[Begin]

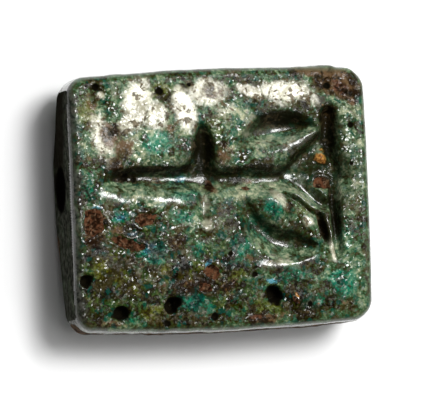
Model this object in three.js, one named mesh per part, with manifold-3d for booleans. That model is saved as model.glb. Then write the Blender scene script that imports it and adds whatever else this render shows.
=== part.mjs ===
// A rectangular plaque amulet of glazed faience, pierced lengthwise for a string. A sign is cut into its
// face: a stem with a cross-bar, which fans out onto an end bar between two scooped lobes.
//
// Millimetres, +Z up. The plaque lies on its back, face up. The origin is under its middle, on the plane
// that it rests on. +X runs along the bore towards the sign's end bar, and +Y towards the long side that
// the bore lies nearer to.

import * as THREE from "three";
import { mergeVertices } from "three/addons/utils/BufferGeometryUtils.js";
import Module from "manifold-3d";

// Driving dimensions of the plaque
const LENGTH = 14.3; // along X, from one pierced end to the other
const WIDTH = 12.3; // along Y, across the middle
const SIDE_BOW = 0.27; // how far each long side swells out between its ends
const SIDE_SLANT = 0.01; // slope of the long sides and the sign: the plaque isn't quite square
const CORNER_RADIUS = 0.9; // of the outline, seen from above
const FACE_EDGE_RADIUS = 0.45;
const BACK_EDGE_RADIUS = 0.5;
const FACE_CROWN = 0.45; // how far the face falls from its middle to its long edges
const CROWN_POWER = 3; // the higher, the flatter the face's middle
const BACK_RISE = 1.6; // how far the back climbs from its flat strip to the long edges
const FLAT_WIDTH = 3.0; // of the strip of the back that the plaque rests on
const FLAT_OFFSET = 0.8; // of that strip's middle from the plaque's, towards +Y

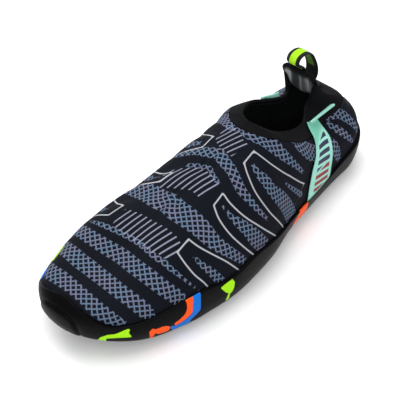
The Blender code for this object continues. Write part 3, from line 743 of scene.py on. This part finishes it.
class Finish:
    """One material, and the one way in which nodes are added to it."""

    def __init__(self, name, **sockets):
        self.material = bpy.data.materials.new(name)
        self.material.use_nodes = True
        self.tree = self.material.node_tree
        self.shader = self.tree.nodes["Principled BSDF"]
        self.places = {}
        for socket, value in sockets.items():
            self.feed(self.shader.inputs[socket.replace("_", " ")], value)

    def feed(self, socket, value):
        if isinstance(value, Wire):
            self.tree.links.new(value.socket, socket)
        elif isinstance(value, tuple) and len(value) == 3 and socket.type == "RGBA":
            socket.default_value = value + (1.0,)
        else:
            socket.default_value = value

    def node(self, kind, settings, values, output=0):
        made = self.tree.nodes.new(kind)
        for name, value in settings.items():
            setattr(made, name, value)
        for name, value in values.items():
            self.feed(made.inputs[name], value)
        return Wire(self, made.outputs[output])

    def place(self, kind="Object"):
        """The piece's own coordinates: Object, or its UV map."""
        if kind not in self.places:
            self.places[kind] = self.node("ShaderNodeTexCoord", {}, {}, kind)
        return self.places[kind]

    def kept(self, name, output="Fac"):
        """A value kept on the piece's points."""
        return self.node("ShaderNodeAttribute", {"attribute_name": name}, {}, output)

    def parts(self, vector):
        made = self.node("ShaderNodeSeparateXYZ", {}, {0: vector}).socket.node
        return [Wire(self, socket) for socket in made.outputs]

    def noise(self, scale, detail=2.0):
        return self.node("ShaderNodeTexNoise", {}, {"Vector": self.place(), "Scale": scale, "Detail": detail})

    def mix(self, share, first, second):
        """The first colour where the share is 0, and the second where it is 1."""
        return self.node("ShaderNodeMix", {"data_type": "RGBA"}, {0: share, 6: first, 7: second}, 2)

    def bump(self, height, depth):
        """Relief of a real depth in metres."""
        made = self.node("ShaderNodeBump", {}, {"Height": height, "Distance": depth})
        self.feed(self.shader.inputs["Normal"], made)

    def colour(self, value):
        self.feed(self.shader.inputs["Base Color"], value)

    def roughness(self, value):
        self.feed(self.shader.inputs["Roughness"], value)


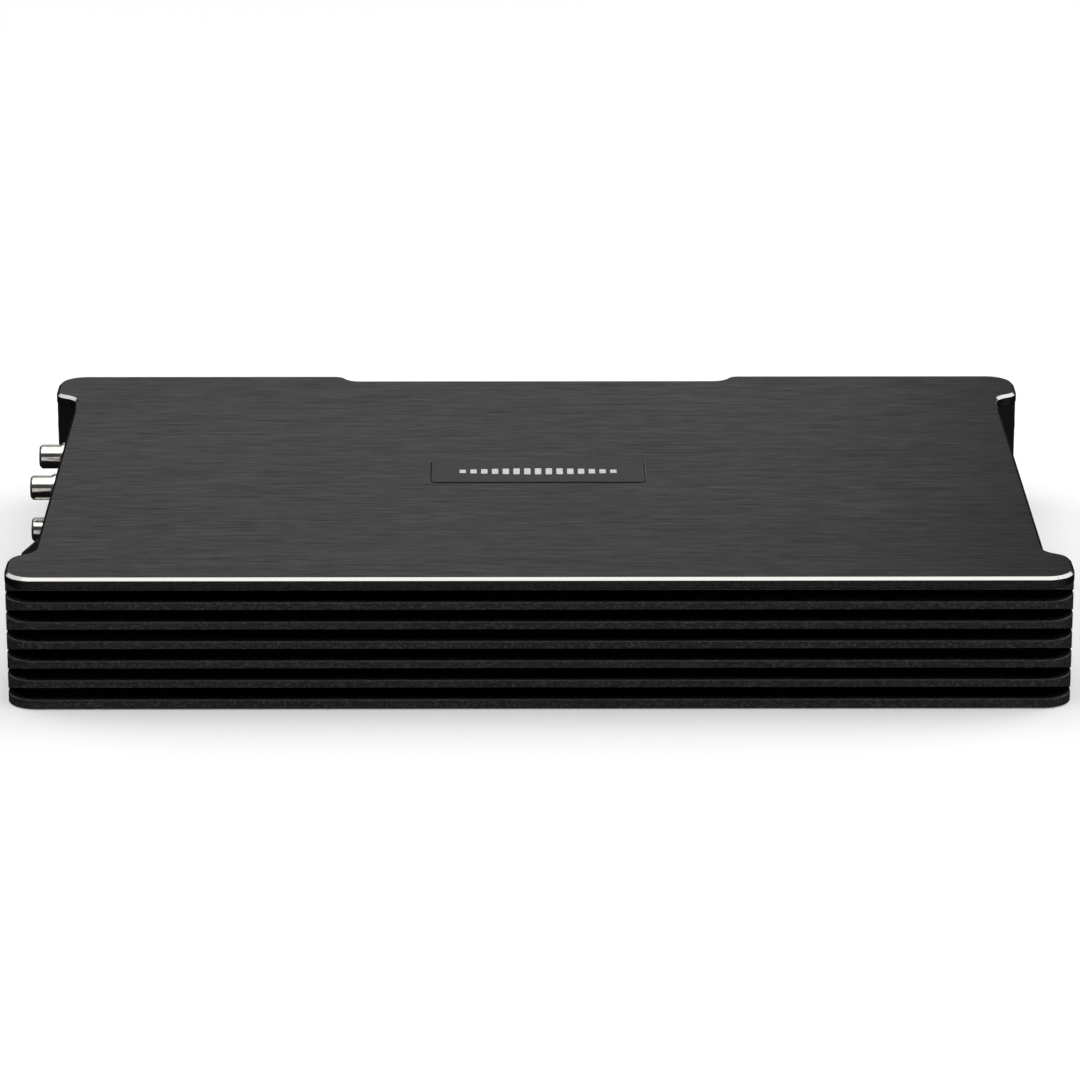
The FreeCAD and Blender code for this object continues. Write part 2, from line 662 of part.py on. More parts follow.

[End]

| Short exercise |
Above are some records. Count the lines among them with the word "continues", and answer with the number only.

| The output |
2